A. Ben Oumlil (Department of Marketing, Western Connecticut State University, Danbury, Connecticut, USA)
Joseph L. Balloun (Department of Educational Leadership, Mercer University, Macon, Georgia, USA)

Young Consumers

ISSN: 1747-3616

Article publication date: 25 September 2019

Issue publication date: 15 April 2020

2146

Abstract

Purpose

Researchers emphasized that only a small effort has addressed the beliefs and attitudes of millennials toward advertising. The purpose of this study is also to respond to researchers’ recognition of the dearth of cross-national advertising and globalization studies in emerging markets. To fill this theoretical gap in the literature, this study aims to assess attitudinal differences and similarities, as well as the underlying structures of the attitude toward advertising in general (AG), of millennial consumers from developed and emerging markets (USA, UK, France, Spain and Morocco).

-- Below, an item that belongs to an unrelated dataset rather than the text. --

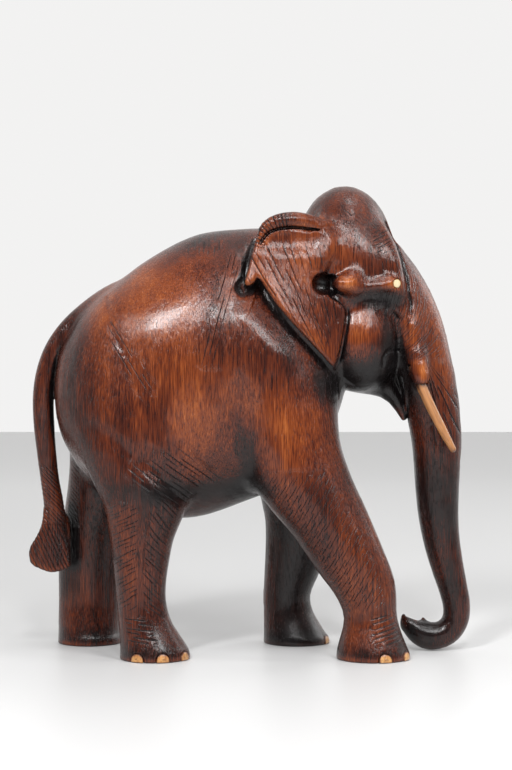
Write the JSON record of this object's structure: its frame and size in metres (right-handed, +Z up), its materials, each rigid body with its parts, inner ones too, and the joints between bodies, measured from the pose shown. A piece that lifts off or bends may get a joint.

Design/methodology/approach

Data were obtained from millennials through self-administered survey questionnaires. It drew from findings of previous research and theoretical development by Bauer and Greyser, Pollay and Mittal, Sandage and Leckenby, Muehling, Durvasula and Netemeyer, and Andrews, Lysonski and Durvasula. Various statistical analyses were used to explore differences and similarities in AG.

Findings

The paper concludes that the two-factor solution framework of AG is inadequate. Research results also indicated that millennials from each of the five different countries studied did not indicate overwhelmingly favorable or unfavorable AG. This study found eight factors/constructs (i.e. promote bad things as good, product information, social role and image, hedonism/pleasure, good for the economy, materialism, falsity and “not interpretable”) as descriptors of the millennials from the five nations’ AG.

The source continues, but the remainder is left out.